[WHAT YOU ARE ASKED TO DO]
Everything from the line containing "for node in" down to the line containing "obj.matrix_world = Matrix.Identity(4)" is to be returned exactly; include both boundary lines and leave out all others.

[STORED DATA]
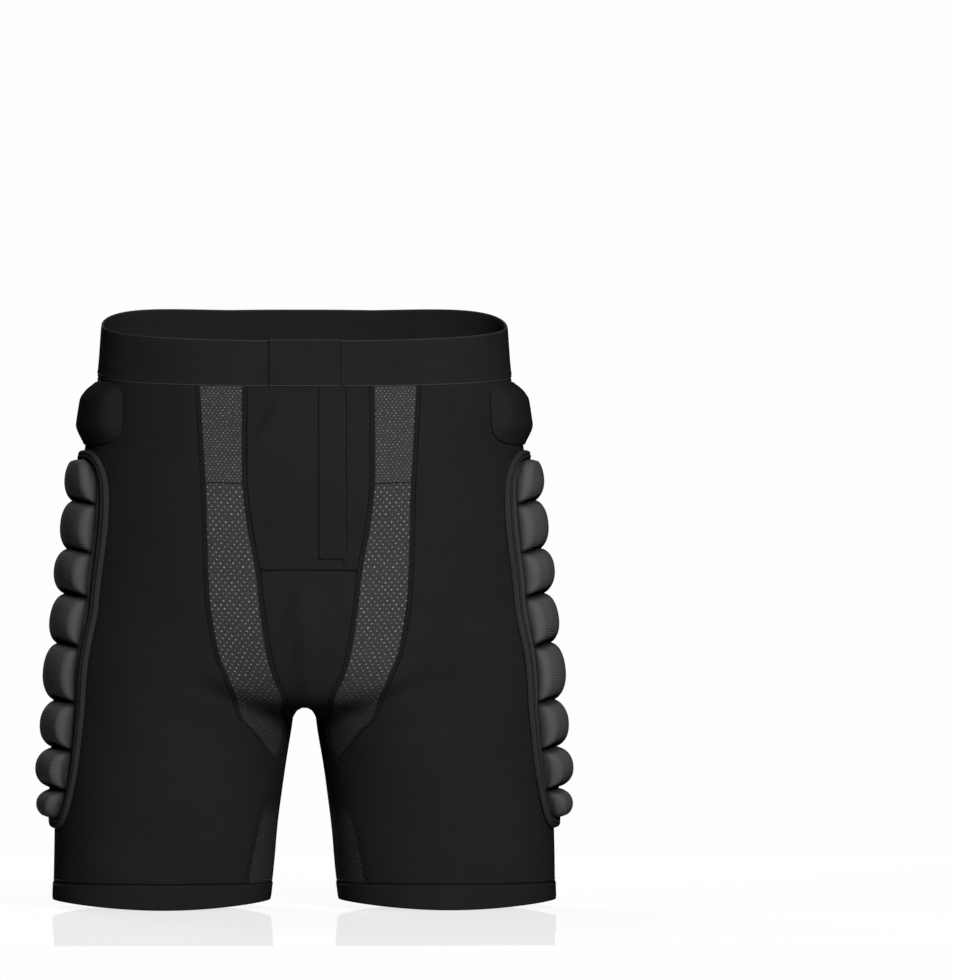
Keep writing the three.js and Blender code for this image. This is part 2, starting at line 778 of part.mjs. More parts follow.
// Channels between its blocks, as shares of half its width.
const tailLines = [
  { down: 0, middle: 0.016, channel: 0.46 },
  { down: 0.06, middle: 0.016, channel: 0.49 },
  { down: 0.12, middle: 0.016, channel: 0.525 },
  { down: 0.2, middle: 0.016, channel: 0.525 },
  { down: 0.29, middle: 0.016, channel: 0.5 },
  { down: 0.36, middle: 0.016, channel: 0.44 },
  { down: 0.47, middle: 0.016, channel: 0.385 },
  { down: 0.63, middle: 0.016, channel: 0.315 },
  { down: 0.8, middle: 0.016, channel: 0.25 },
  { down: 0.9, middle: 0.016, channel: 0.2 },
];
// Blocks of the right half. from, to: the lines beside it. The rest: shares of the length.
const tailBlocks = [
  { from: 'middle', to: 'channel', topIn: 0.036, topOut: 0.036, footIn: 0.195, footOut: 0.32, steps: 3 },
  { from: 'middle', to: 'channel', topIn: 0.225, topOut: 0.36, footIn: 0.62, footOut: 0.62, steps: 4 },
  { from: 'channel', to: 'rimOut', topIn: 0.036, topOut: 0.06, footIn: 0.282, footOut: 0.282, steps: 4 },
  { from: 'channel', to: 'rimOut', topIn: 0.31, topOut: 0.31, footIn: 0.468, footOut: 0.468, steps: 2 },
  { from: 'channel', to: 'rimOut', topIn: 0.496, topOut: 0.496, footIn: 0.626, footOut: 0.626, steps: 2 },
  { from: 'middle', to: 'channel', topIn: 0.655, topOut: 0.655, footIn: 0.87, footOut: 0.86, steps: 2 },
  { from: 'channel', to: 'rimOut', topIn: 0.655, topOut: 0.655, footIn: 0.85, footOut: 0.83, steps: 2 },
];
const tailTip = {
  from: 'rimIn', to: 'rimOut', topIn: 0.9, topOut: 0.9, footIn: 0.955, footOut: 0.955, steps: 1,
};

function tailPad() {
  const half = tailPadWidth / 2 - bindingWidth;
  const extent = { top: -tailPadTop, length: tailPadLength };
  const inner = extent.length - 2 * bindingWidth;
  const right = tailOutline.map((row) => [row.out * half, extent.top - bindingWidth - row.down * inner]);
  const left = right.slice(1).reverse().map(([a, b]) => [-a, b]);
  const outline = smoothOutline(right.concat(left), bindingPitch);
  const lineAt = lineReader(tailLines, extent, tailPadWidth / 2, outline);
  const blocks = tailBlocks.map((row) => block(row, lineAt, extent));
  const both = blocks.concat(blocks.map((line) => line.map((p) => new THREE.Vector2(-p.x, p.y))));
  both.push(block(tailTip, lineAt, extent));
  const size = {
    under: padSeat, floor: padWall, top: tailBlockHeight, chamfer: blockChamfer, pitch: finePitch,
    upright: 0.7,
  };
  const edge = { under: bindingSeat, width: bindingWidth, height: bindingHeight };
  return [
    pad('tail_pad', outline, both, size, onBack(1)),
    binding('tail_pad_binding', outline, edge, onBack(1)),
  ];
}

// Thigh pads. Outline and block lines as shares of half the hip width and of the pad's length.
const thighPadMiddle = 0.66;
const thighPadSpread = 0.29;
const thighOutline = [
  { out: 0.835, down: 0 },
  { out: 0.785, down: 0.035 },
  { out: 0.745, down: 0.15 },
  { out: 0.705, down: 0.26 },
  { out: 0.64, down: 0.37 },
  { out: 0.555, down: 0.473 },
  { out: 0.42, down: 0.61 },
  { out: 0.365, down: 0.76 },
  { out: 0.42, down: 0.9 },
  { out: 0.6, down: 0.985 },
  { out: 0.8, down: 0.98 },
  { out: 0.915, down: 0.86 },
  { out: 0.93, down: 0.745 },
  { out: 0.93, down: 0.61 },
  { out: 0.915, down: 0.455 },
  { out: 0.91, down: 0.24 },
  { out: 0.88, down: 0.04 },
];
const thighLines = [
  { down: 0.3, leaf: 0.77, seam: 0.83 },
  { down: 0.41, leaf: 0.705, seam: 0.825 },
  { down: 0.48, leaf: 0.665, seam: 0.81 },
  { down: 0.6, leaf: 0.61, seam: 0.785 },
  { down: 0.72, leaf: 0.57, seam: 0.755 },
  { down: 0.85, leaf: 0.515, seam: 0.715 },
];
const thighBlocks = [
  { from: 'rimIn', to: 'rimOut', topIn: 0.085, topOut: 0.075, footIn: 0.16, footOut: 0.225, steps: 1 },
  { from: 'rimIn', to: 'rimOut', topIn: 0.2, topOut: 0.265, footIn: 0.32, footOut: 0.4, steps: 2 },
  { from: 'leaf', to: 'seam', topIn: 0.4, topOut: 0.4, footIn: 0.68, footOut: 0.68, steps: 3 },
  { from: 'seam', to: 'rimOut', topIn: 0.42, topOut: 0.455, footIn: 0.68, footOut: 0.61, steps: 2 },
  { from: 'rimIn', to: 'leaf', topIn: 0.56, topOut: 0.55, footIn: 0.84, footOut: 0.85, steps: 3 },
  { from: 'leaf', to: 'seam', topIn: 0.72, topOut: 0.72, footIn: 0.845, footOut: 0.845, steps: 1 },
  { from: 'seam', to: 'rimOut', topIn: 0.71, topOut: 0.65, footIn: 0.845, footOut: 0.815, steps: 1 },
  { from: 'rimIn', to: 'rimOut', topIn: 0.885, topOut: 0.855, footIn: 0.945, footOut: 0.945, steps: 1 },
];

function thighPads() {
  const extent = { top: -thighPadTop, length: thighPadLength };
  const inner = { top: extent.top - bindingWidth, length: extent.length - 2 * bindingWidth };
  const centre = thighPadMiddle * halfHip;
  const squeeze = 1 - bindingWidth / (thighPadSpread * halfHip);
  const points = thighOutline.map((row) => [
    centre + (row.out * halfHip - centre) * squeeze,
    inner.top - row.down * inner.length,
  ]);
  const outline = smoothOutline(points, bindingPitch);
  const lineAt = lineReader(thighLines, extent, halfHip, outline);
  const blocks = thighBlocks.map((row) => block(row, lineAt, extent));
  const size = {
    under: padSeat, floor: padWall, top: thighBlockHeight, chamfer: blockChamfer, pitch: finePitch,
    upright: 0.8,
  };
  const edge = { under: bindingSeat, width: bindingWidth, height: bindingHeight };
  return [['left', 1], ['right', -1]].flatMap(([side, sign]) => [
    pad(`thigh_pad_${side}`, outline, blocks, size, onBack(sign)),
    binding(`thigh_pad_binding_${side}`, outline, edge, onBack(sign)),
  ]);
}

// Side pads. front, back: degrees ahead of and behind the outmost line, at shares of the length.
const sideSpan = [
  { down: 0, front: -33, back: 12 },
  { down: 0.08, front: -38, back: 18 },
  { down: 0.2, front: -41, back: 21 },
  { down: 0.35, front: -40.5, back: 18 },
  { down: 0.55, front: -40, back: 16 },
  { down: 0.72, front: -39, back: 10 },
  { down: 0.86, front: -37, back: 8 },
  { down: 1, front: -33, back: 5 },
];
// Lobes from the top down, as shares of the pad's length. topArch, footArch: how much of the full chevron
// each edge has.
const lobes = [
  { top: 0.034, topArch: 0.3, foot: 0.12, footArch: 1 },
  { top: 0.133, topArch: 1, foot: 0.246, footArch: 1 },
  { top: 0.26, topArch: 1, foot: 0.363, footArch: 1 },
  { top: 0.381, topArch: 1, foot: 0.498, footArch: 1 },
  { top: 0.516, topArch: 1, foot: 0.646, footArch: 1 },
  { top: 0.665, topArch: 1, foot: 0.776, footArch: 1 },
  { top: 0.793, topArch: 1, foot: 0.886, footArch: 1 },
  { top: 0.905, topArch: 1, foot: 0.962, footArch: 0.1 },
];
const sidePadHalf = 48;
const sidePadTaper = 0.22;
const sidePadTaperStart = 0.75;

function onSide(side, span, half, extent) {
  return (a, b, h) => {
    const at = { key: 'down', value: (extent.top - b) / extent.length };
    const share = (a + half) / (2 * half);
    const angle = radians(mix(column(span, 'front', at), column(span, 'back', at), share));
    const p = around(angle, b);
    const up = lifted(p, h);
    return new THREE.Vector3(side * up.x, up.y, up.z);
  };
}

// An upright outline with rounded corners and barely bowed sides.
function roundedOutline(half, high, low, square) {
  const middle = (high + low) / 2;
  const tall = (high - low) / 2;
  const points = [];
  for (let i = 0; i < outlineSamples; i += 1) {
    const angle = (2 * Math.PI * i) / outlineSamples;
    const across = Math.cos(angle);
    const up = Math.sin(angle);
    points.push([
      half * Math.sign(across) * Math.abs(across) ** (2 / square.across),
      middle + tall * Math.sign(up) * Math.abs(up) ** (2 / square.up),
    ]);
  }
  return points;
}

function sidePads() {
  const extent = { top: -sidePadTop, length: sidePadLength };
  const high = extent.top - bindingWidth;
  const low = extent.top - extent.length + bindingWidth;
  const taper = (b) => {
    const past = Math.max(0, (extent.top - b) / extent.length - sidePadTaperStart);
    return 1 - (sidePadTaper * past) / (1 - sidePadTaperStart);
  };
  const points = roundedOutline(sidePadHalf - bindingWidth, high, low, { across: 4, up: 14 });
  const outline = smoothOutline(points.map(([a, b]) => [a * taper(b), b]), bindingPitch);
  const rim = inset(outline, rimMargin);
  const blocks = lobes.map((row) => {
    const top = extent.top - row.top * extent.length;
    const foot = extent.top - row.foot * extent.length;
    const topSide = top - lobeChevron * row.topArch;
    const footSide = foot - lobeChevron * row.footArch;
    return [
      [crossing(rim, topSide, -1), topSide], [0, top], [crossing(rim, topSide, 1), topSide],
      [crossing(rim, footSide, 1), footSide], [0, foot], [crossing(rim, footSide, -1), footSide],
    ].map(([a, b]) => new THREE.Vector2(a, b));
  });
  const size = {
    under: padSeat, floor: sidePadWall, top: lobeHeight, chamfer: lobeChamfer, pitch: finePitch,
    upright: 0.5,
  };
  const edge = { under: bindingSeat, width: bindingWidth, height: bindingHeight };
  return [['left', 1], ['right', -1]].flatMap(([side, sign]) => {
    const place = onSide(sign, sideSpan, sidePadHalf, extent);
    return [
      pad(`side_pad_${side}`, outline, blocks, size, place),
      binding(`side_pad_binding_${side}`, outline, edge, place),
    ];
  });
}

// Crest pads: smooth shields just below the band.
const crestSpan = [
  { down: 0, front: -37, back: 19 },
  { down: 1, front: -41, back: 28 },
];
const crestPadHalf = 56;

function crestPads() {
  const extent = { top: -crestPadTop, length: crestPadHeight };
  const low = extent.top - extent.length;
  const points = roundedOutline(crestPadHalf, extent.top, low, { across: 5, up: 4 });
  const outline = smoothOutline(points, bindingPitch);
  const size = {
    under: padSeat, floor: crestPadWall, top: crestPadThickness, chamfer: crestChamfer, pitch: finePitch,
    upright: 0.5,
  };
  const blocks = [inset(outline, crestPadMargin)];
  return [['left', 1], ['right', -1]].map(([side, sign]) => (
    pad(`hip_crest_pad_${side}`, outline, blocks, size, onSide(sign, crestSpan, crestPadHalf, extent))
  ));
}

// Finishes
const finishes = {
  cloth: { color: 0x212123, roughness: 0.85 },
  band: { color: 0x26262a, roughness: 0.8 },
  mesh: { color: 0x4a4b4d, roughness: 0.85 },
  pad: { color: 0x3a3b3e, roughness: 0.75 },
  binding: { color: 0x303134, roughness: 0.8 },
};

const model = new THREE.Group();

function add(mesh, finish) {
  mesh.material = new THREE.MeshStandardMaterial({ ...finishes[finish], metalness: 0 });
  model.add(mesh);
}

function addPair(base, rows, wall, lift, finish, closed = false) {
  add(sheet(`${base}_left`, rows, wall, lift, closed), finish);
  add(sheet(`${base}_right`, mirroredRows(rows), wall, lift, closed), finish);
}

const bandLift = bandWall - clothWall;
const bandRows = trimmed(ringRows(bandSteps, bandLevels, waistPoint), true);
add(sheet('waistband', bandRows, bandWall, bandLift, true), 'band');
const patchLevels = [-patchMargin, -bandHeight / 2, -bandHeight + patchMargin];
const patchLeft = patchOffset - patchWidth / 2;
const patchRows = trimRows(patchLeft, patchLeft + patchWidth, patchLevels, rimRise, 4);
add(sheet('waistband_front_patch', patchRows, trimWall, bandLift + seamGap + trimWall, false), 'band');

add(sheet('centre_front_panel', trimmed(centreFrontRows(), false), clothWall, 0, false), 'cloth');
const placketTop = -bandHeight - bandEdgeRise - placketDrop;
const placketLevels = [0, 0.25, 0.5, 0.75, 1].map((share) => placketTop - share * placketLength);
const placketLeft = placketOffset - placketWidth / 2;
const placketRows = trimRows(placketLeft, placketLeft + placketWidth, placketLevels, 0, 2);
add(sheet('fly_placket', placketRows, trimWall, seamGap + trimWall, false), 'cloth');
add(sheet('pouch_panel', trimmed(pouchRows(), false), clothWall, 0, false), 'cloth');
addPair('mesh_strip', trimmed(meshStripRows(), false), clothWall, 0, 'mesh');
addPair('leg_panel', trimmed(legPanelRows(), false), clothWall, 0, 'cloth');
addPair('inner_thigh_panel', trimmed(innerThighRows(), false), clothWall, 0, 'mesh');
const hemRows = trimmed(ringRows(hemSteps, [0, 1], hemPoint), true);
addPair('leg_hem', hemRows, hemWall, hemWall - clothWall, 'cloth', true);

for (const mesh of tailPad()) add(mesh, mesh.name.includes('binding') ? 'binding' : 'pad');
for (const mesh of thighPads()) add(mesh, mesh.name.includes('binding') ? 'binding' : 'pad');
for (const mesh of sidePads()) add(mesh, mesh.name.includes('binding') ? 'binding' : 'pad');
for (const mesh of crestPads()) add(mesh, 'pad');

export default model;
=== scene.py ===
# Padded protective shorts, shown as they sit on a body: a shell of stretch cloth and mesh with moulded
# pads sewn on over the hips, the tailbone and the thighs.
import math

import bpy
import numpy as np
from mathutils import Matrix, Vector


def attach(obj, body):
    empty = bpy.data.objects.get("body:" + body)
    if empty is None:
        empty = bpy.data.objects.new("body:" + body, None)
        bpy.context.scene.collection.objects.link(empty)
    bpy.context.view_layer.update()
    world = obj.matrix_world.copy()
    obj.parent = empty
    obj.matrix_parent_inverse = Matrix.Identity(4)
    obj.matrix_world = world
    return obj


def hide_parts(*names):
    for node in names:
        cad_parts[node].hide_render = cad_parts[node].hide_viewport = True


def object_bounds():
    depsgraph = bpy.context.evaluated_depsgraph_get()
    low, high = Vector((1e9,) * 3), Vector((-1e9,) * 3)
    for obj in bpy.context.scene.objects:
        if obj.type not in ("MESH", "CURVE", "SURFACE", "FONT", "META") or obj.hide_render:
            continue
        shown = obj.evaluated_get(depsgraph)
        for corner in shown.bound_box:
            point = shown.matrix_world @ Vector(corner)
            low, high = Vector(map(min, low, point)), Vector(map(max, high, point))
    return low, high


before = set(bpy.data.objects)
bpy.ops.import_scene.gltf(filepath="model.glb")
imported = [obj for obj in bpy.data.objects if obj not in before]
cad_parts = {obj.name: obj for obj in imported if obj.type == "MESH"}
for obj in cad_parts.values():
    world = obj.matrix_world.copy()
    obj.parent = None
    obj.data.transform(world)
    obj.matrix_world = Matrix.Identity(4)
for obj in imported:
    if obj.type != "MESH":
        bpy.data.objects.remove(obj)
cad_box = [[float(v) for v in corner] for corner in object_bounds()]
bpy.ops.object.select_all(action="DESELECT")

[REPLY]
    for node in names:
        cad_parts[node].hide_render = cad_parts[node].hide_viewport = True


def object_bounds():
    depsgraph = bpy.context.evaluated_depsgraph_get()
    low, high = Vector((1e9,) * 3), Vector((-1e9,) * 3)
    for obj in bpy.context.scene.objects:
        if obj.type not in ("MESH", "CURVE", "SURFACE", "FONT", "META") or obj.hide_render:
            continue
        shown = obj.evaluated_get(depsgraph)
        for corner in shown.bound_box:
            point = shown.matrix_world @ Vector(corner)
            low, high = Vector(map(min, low, point)), Vector(map(max, high, point))
    return low, high


before = set(bpy.data.objects)
bpy.ops.import_scene.gltf(filepath="model.glb")
imported = [obj for obj in bpy.data.objects if obj not in before]
cad_parts = {obj.name: obj for obj in imported if obj.type == "MESH"}
for obj in cad_parts.values():
    world = obj.matrix_world.copy()
    obj.parent = None
    obj.data.transform(world)
    obj.matrix_world = Matrix.Identity(4)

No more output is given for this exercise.